“Then [Peter and John] laid hands on them and they received the Holy Spirit.” (Acts 8:17)
Yesterday I accompanied our youth group to the Marlins game and since baseball offers the spectator moments of silence and contemplation, I started thinking about how each of them got there. How did each of them end up as committed Catholics and part of our youth group? The majority of them came through our Confirmation program. They are wonderful kids, respectful, insightful, caring, and always at the service of the Church. Unfortunately, they are a small portion of the young people who have been confirmed in our parish over the last five years. The first reading today offers us the scriptural basis for the Sacrament of Confirmation. Peter and John came to Samaria to lay hands on those that had been baptized so that they may receive the Holy Spirit. Some of my biggest joys, and sorrows I must confess, have come in preparing our young people for the Sacrament of Confirmation. I have witnessed young people make bold transformations as they prepare for this sacrament, and then upon receiving it, they dedicate their time to the church and become active in parish ministries like our youth group kids. Unfortunately, the opposite is more common. Too often I have seen young people go through the motions of receiving this sacrament as if it were a graduation from CCD and pretty much don’t set foot in church after that. It is sad, tragic, and it is our fault. The Church has failed them.
Today’s readings talks to us about the importance of the Holy Spirit. Jesus emphasized that he would not leave us orphans for he will send us an Advocate who will always be with us. Why is it so difficult to communicate this to our young people? They are brought by their parents to complete the Sacraments of Initiation, but we, and I include myself in this, are not doing an adequate job of forming disciples. The past two years that I have presented our young people to the bishop for Confirmation, I have done so imploring God to have mercy on me for presenting some candidates that weren’t fully prepared for the sacrament. There have been some who have been wonderful students and very open to the preparation process, but others who treated their weekly CCD class as if they were in math class at 8 in the morning in school. I only presented them trusting in the grace of the sacrament and that the Holy Spirit may move them even a little. These children essentially spend two years jumping through hoops so that they can receive a sacrament. This is not how we mold disciples. This is something that causes me great distress because I have witnessed hundreds of Confirmation ceremonies and am often left wondering that if we had prepared all those young people adequately and with conviction, we would have a young spiritual army for Christ that would transform the world. Instead, the world transforms them, and the Good Shepherd is left without sheep. Quite simply, what we are doing now to prepare candidates for Confirmation is not working and needs to be blown up, thrown out, and let's start from scratch. It ain't working! (This is not a manifesto. This is something that I discussed at great length with the bishop that came to do our Confirmations three weeks ago. I may write about this more extensively in the future, but not now.)

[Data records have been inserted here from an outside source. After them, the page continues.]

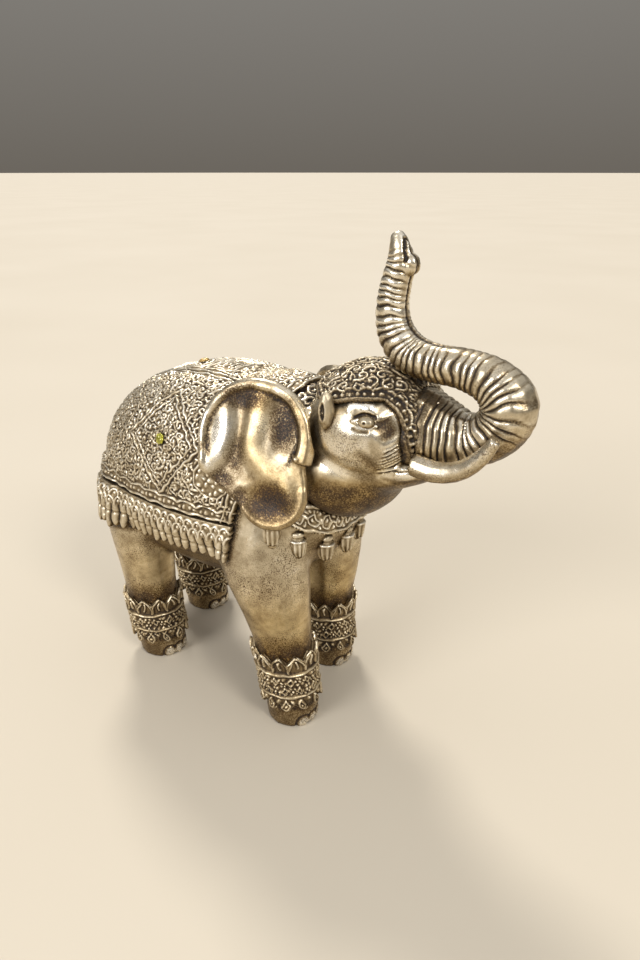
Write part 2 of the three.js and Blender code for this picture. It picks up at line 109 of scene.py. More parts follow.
class Chart:
    """A height map, in millimetres, over a flat chart on which ornament is drawn line by line."""

    PITCH = 0.16

    def __init__(self, low, high):
        self.low = array(low)
        size = np.ceil((array(high) - self.low) / self.PITCH).astype(int) + 1
        self.height = np.zeros(size)
        self.u = self.low[0] + self.PITCH * np.arange(size[0])
        self.v = self.low[1] + self.PITCH * np.arange(size[1])

    def _window(self, low, high):
        i0, j0 = np.maximum(((low - self.low) / self.PITCH).astype(int), 0)
        i1, j1 = np.minimum(((high - self.low) / self.PITCH).astype(int) + 2, self.height.shape)
        return slice(i0, i1), slice(j0, j1)

    def distance(self, path, reach):
        """The window round a path and the distance of each of its points from that path."""
        path = array(path)
        si, sj = self._window(path.min(axis=0) - reach, path.max(axis=0) + reach)
        u, v = self.u[si][:, None], self.v[sj][None]
        best = np.full((u.shape[0], v.shape[1]), reach * reach * 4)
        for a, b in zip(path[:-1], path[1:]):
            wi, wj = self._window(np.minimum(a, b) - reach, np.maximum(a, b) + reach)
            if wi.start >= wi.stop or wj.start >= wj.stop:
                continue
            uu, vv = self.u[wi][:, None] - a[0], self.v[wj][None] - a[1]
            d = b - a
            length2 = max(d @ d, 1e-9)
            t = np.clip((uu * d[0] + vv * d[1]) / length2, 0, 1)
            sq = (uu - t * d[0]) ** 2 + (vv - t * d[1]) ** 2
            li = slice(wi.start - si.start, wi.stop - si.start)
            lj = slice(wj.start - sj.start, wj.stop - sj.start)
            best[li, lj] = np.minimum(best[li, lj], sq)
        return (si, sj), np.sqrt(best)

    def raise_line(self, path, width, height):
        window, d = self.distance(path, width / 2)
        self.height[window] = np.maximum(self.height[window], height * bump(d, width / 2))

    def carve_line(self, path, width, depth):
        window, d = self.distance(path, width / 2)
        self.height[window] -= depth * bump(d, width / 2)

    def swell_line(self, path, width, height):
        self.carve_line(path, width, -height)

    def bead(self, centre, radius, height):
        c = array(centre)
        window = self._window(c - radius, c + radius)
        d = np.hypot(self.u[window[0]][:, None] - c[0], self.v[window[1]][None] - c[1])
        self.height[window] = np.maximum(self.height[window], height * bump(d, radius))

    def cut(self, inside, depth):
        """Sinks the chart by depth wherever inside(u, v) is 0."""
        keep = inside(self.u[:, None], self.v[None])
        self.height = keep * self.height - (1 - keep) * depth

    def sample(self, u, v):
        i = np.clip((u - self.low[0]) / self.PITCH, 0, self.height.shape[0] - 1.001)
        j = np.clip((v - self.low[1]) / self.PITCH, 0, self.height.shape[1] - 1.001)
        i0, j0 = i.astype(int), j.astype(int)
        a, b = i - i0, j - j0
        h = self.height
        return ((1 - a) * (1 - b) * h[i0, j0] + a * (1 - b) * h[i0 + 1, j0]
                + (1 - a) * b * h[i0, j0 + 1] + a * b * h[i0 + 1, j0 + 1])


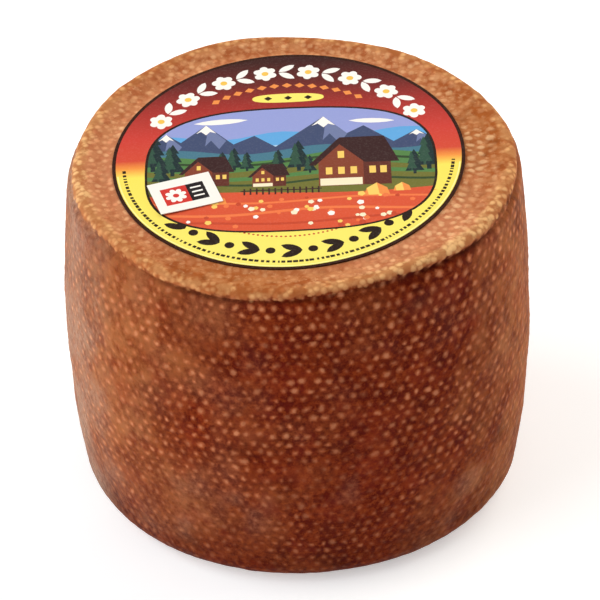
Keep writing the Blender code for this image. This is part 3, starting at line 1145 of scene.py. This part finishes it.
def sheet_piece(name, node, shapes, spacing, degrees, curl, paper=PAPER, sink=0.0):
    """A printed sheet of paper in the place of a flat node, tipped as the top is and not quite flat."""
    verts, faces, top = cut_sheet(shapes, spacing)
    low, high = (np.array(corner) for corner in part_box(node))
    middle = 0.5 * (low + high)
    flat = placed(verts, (0.0, 0.0), degrees) * MM
    lift = middle[2] + 0.5 * PAPER - sink + flat @ SLANT + curl(flat)
    points = np.concatenate([flat + middle[:2], lift[:, None]], 1)
    mesh = bpy.data.meshes.new(name)
    mesh.from_pydata(points.tolist(), [], faces.tolist())
    colours = np.array([INKS.get(ink, INKS["paper"]) for ink, _, _ in shapes])[top]
    attach(mesh, "inks", "FLOAT_COLOR", "CORNER", np.repeat(colours, 3, axis=0))
    fading = np.array([float(ink == FADE) for ink, _, _ in shapes])[top]
    attach(mesh, "fades", "FLOAT", "CORNER", np.repeat(fading, 3))
    mesh.shade_smooth()
    mesh.materials.append(print_material(name + "_print", middle))
    piece = bpy.data.objects.new(name, mesh)
    bpy.context.scene.collection.objects.link(piece)
    thick = piece.modifiers.new("Thickness", "SOLIDIFY")
    thick.thickness = paper
    thick.offset = -1.0
    bpy.context.view_layer.update()
    solid = bpy.data.meshes.new_from_object(piece.evaluated_get(bpy.context.evaluated_depsgraph_get()))
    solid.set_sharp_from_angle(angle=math.radians(40.0))
    piece.modifiers.clear()
    piece.data = solid
    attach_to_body(piece, "root")
    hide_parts(node)


def label_curl(flat):
    """The label lies in faint waves, as glued paper does."""
    return layered_noise(np.concatenate([flat, np.zeros((len(flat), 1))], 1), LABEL_WAVES) * MM


def seal_curl(flat):
    """The seal lies on the label with its lower left corner a little up."""
    loose = np.clip(-(flat[:, 0] + flat[:, 1]) / (0.5 * (SEAL_WIDTH + SEAL_DEPTH) * MM), 0.0, 1.0)
    return SEAL_CURL * loose ** 2


def papers():
    sheet_piece("label_sheet", "paper_label", label_shapes(), 2.2, 0.0, label_curl)
    sheet_piece("seal_sheet", "paper_seal", seal_shapes(), 1.5, SEAL_TURN, seal_curl, SEAL_PAPER, SEAL_SINK)


# Stage

def floor():
    """A plain pale floor, a little lit from within so that it stays near white."""
    bpy.ops.mesh.primitive_plane_add(size=6.0)
    plane = bpy.context.object
    plane.name = "floor"
    graph = Graph("floor")
    graph.shader.inputs["Base Color"].default_value = linear(232, 234, 236)
    graph.shader.inputs["Roughness"].default_value = 0.9
    graph.shader.inputs["Emission Color"].default_value = (1.0, 1.0, 1.0, 1.0)
    graph.shader.inputs["Emission Strength"].default_value = 0.42
    plane.data.materials.append(graph.material)


def broad_sun(name, degrees_round, degrees_up, strength, spread, colour=(1.0, 1.0, 1.0)):
    """Even light from one side of the sky, soft enough to leave no hard shadow."""
    data = bpy.data.lights.new(name, "SUN")
    data.energy = strength
    data.color = colour
    data.angle = math.radians(spread)
    lamp = bpy.data.objects.new(name, data)
    turn, rise = math.radians(degrees_round), math.radians(degrees_up)
    towards = Vector((math.cos(turn) * math.cos(rise), math.sin(turn) * math.cos(rise), math.sin(rise)))
    lamp.rotation_euler = towards.to_track_quat("Z", "Y").to_euler()
    lamp.location = towards
    bpy.context.scene.collection.objects.link(lamp)


def lights():
    """Soft studio light: a bright side on the left, a warmer one on the right and a faint one from above."""
    bpy.context.scene.view_settings.view_transform = "Standard"
    world = bpy.data.worlds.new("studio")
    world.use_nodes = True
    world.node_tree.nodes["Background"].inputs["Color"].default_value = (1.0, 1.0, 1.0, 1.0)
    world.node_tree.nodes["Background"].inputs["Strength"].default_value = 0.25
    bpy.context.scene.world = world
    broad_sun("left_sun", 187.0, 26.0, 3.0, 70.0)
    broad_sun("right_sun", 38.0, 22.0, 2.7, 70.0, (1.0, 0.91, 0.78))
    broad_sun("top_sun", 90.0, 75.0, 0.4, 90.0)


# Camera, which has the middle of the wheel's height at MIDDLE_PIXEL

CAMERA_RISE = math.radians(38.4)
CAMERA_ROLL = math.radians(-1.44)
CAMERA_DISTANCE = 1.0
FOCAL_PIXELS = 4119.0
PICTURE_PIXELS = 600.0
MIDDLE_PIXEL = (297.6, 306.7)


def camera():
    data = bpy.data.cameras.new("camera")
    data.sensor_width = 36.0
    data.lens = FOCAL_PIXELS / PICTURE_PIXELS * data.sensor_width
    data.clip_start, data.clip_end = 0.05, 20.0
    seen = bpy.data.objects.new("camera", data)
    bpy.context.scene.collection.objects.link(seen)
    back = Vector((0.0, -math.cos(CAMERA_RISE), math.sin(CAMERA_RISE)))
    level, up = Vector((1.0, 0.0, 0.0)), Vector((0.0, math.sin(CAMERA_RISE), math.cos(CAMERA_RISE)))
    right = math.cos(CAMERA_ROLL) * level + math.sin(CAMERA_ROLL) * up
    above = -math.sin(CAMERA_ROLL) * level + math.cos(CAMERA_ROLL) * up
    pixel = CAMERA_DISTANCE / FOCAL_PIXELS
    aim = Vector((0.0, 0.0, 0.5 * TOP_HEIGHT))
    aim += right * (0.5 * PICTURE_PIXELS - MIDDLE_PIXEL[0]) * pixel
    aim += above * (MIDDLE_PIXEL[1] - 0.5 * PICTURE_PIXELS) * pixel
    turn = Matrix((right, above, back)).transposed().to_4x4()
    seen.matrix_world = Matrix.Translation(aim + back * CAMERA_DISTANCE) @ turn
    bpy.context.scene.camera = seen


camera()
rind_piece()
papers()
floor()
lights()
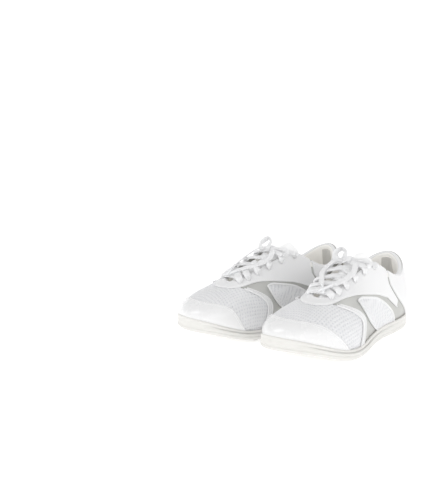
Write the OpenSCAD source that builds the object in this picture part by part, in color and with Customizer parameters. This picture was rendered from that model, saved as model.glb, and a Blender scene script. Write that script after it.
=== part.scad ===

Those of us gathered here that have been confirmed have received the fullness of the Holy Spirit. We must be reminded that the Spirit is always with us, for Christ tells us so in today’s gospel. Confirmation is a challenge to go forth and be apostles of the joy of the resurrection. It is a challenge to go and transform the world. This is the challenge that we must be communicating to our young people. This week the Holy Father posed a rhetorical question during one of his homilies: “How many of you pray to the Holy Spirit? Don’t raise your hand…He is the great forgotten, the great forgotten!...May the Lord give us this grace to always guard the Holy Spirit in us, the Spirit who teaches us to love, fills us with joy, and gives us peace (Homily on May 23, 2014).” We forget that we have been given this great gift of the Spirit and that all gifts are meant to be shared. Our Confirmation programs are in crisis. If those children merely go through the motions and "do what is required" then we are failing them. Fulfilling pre-requisites is what you do when you are seeking a diploma or degree, NOT when you are preparing to receive a sacrament. We must re-think how we form our young people because the Church should not confer sacraments based on fulfilling pre-requisistes, it should confer sacrament on those who are ready to be disciples. I was not ordained a priest simply because I went through 9 years of classes. I was ordained a priest because the Church and those entrusted with my formation discerned that I was ready to receive Holy Orders. I wonder if this same logic should be applied as we prepare young people for Confirmation. So I implore you this day to pray for our young people who received the Sacrament of Confirmation this year and in recent years that they may recognize this gift. Also pray for your pastor and for all lay ministers and catechists who heroically prepare these children, that we may have the courage to start from scratch guided by the Spirit, stop teaching mere classes and start molding disciples for Jesus Christ.